Karena itu saya tidak setuju dengan survey via telepon. Lagipula, bukankah survey via telepon biayanya lebih mahal? Nelepon ke handphone pula, sampai 10 menit lebih pasti mahal deh :nono1: Menurut saya akan lebih baik bila survey semacam itu dilakukan via:
- Email
Cari data klien yang memiliki email, lalu kirim email pada mereka dimana dalam email itu ada link menuju ke halaman website yang berisi surveynya.
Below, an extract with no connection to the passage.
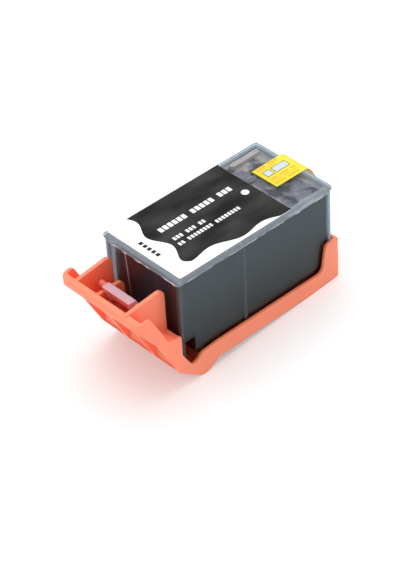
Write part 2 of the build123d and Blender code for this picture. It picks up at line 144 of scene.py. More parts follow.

Biaya yang tadinya dipakai untuk menelepon bisa dipakai untuk memberikan cindera mata / souvenir kepada klien yang telah mengikuti survey dan beruntung. Saya senang mengikuti survey singkat yang ada cindera matanya.Kelemahannya, sampai sekarang memang banyak klien yang tidak mencantumkan alamat email mereka, entah karena belum punya atau enggan. Tapi kalau nomor telepon mereka pasti cantumkan karena memang sudah menajdi hal yang wajib dicantumkan. Kemudian masih banyak juga klien yang “gaptek” yang belum bisa buka email :daydream: Tapi kelemahan ini menurut saya bisa teratasi dalam waktu singkat dengan semakin pentingnya seseorang memiliki alamat email sekarang ini.
- SMS
Survey singkat juga bisa via SMS. Ini tidak terlalu mengganggu, dan kalau mengganggu pun klien tinggal mengabaikan SMS itu. Beda halnya dengan telepon yang jelas-jelas lebih mengganggu dan agak sulit untuk klien menghentikan orang yang berbicara tanpa henti di ujung sana :tongue3: Biaya untuk SMS juga jauh lebih kecil dibandingkan dengan menelepon. - Surat
Perusahaan bisa mengirimkan survey via surat kepada klien dan meminta klien untuk mengirimkannya kembali via pos (tentu disertai perangko berlangganan supaya klien tidak perlu membeli perangko) atau via fax atau bahkan via email.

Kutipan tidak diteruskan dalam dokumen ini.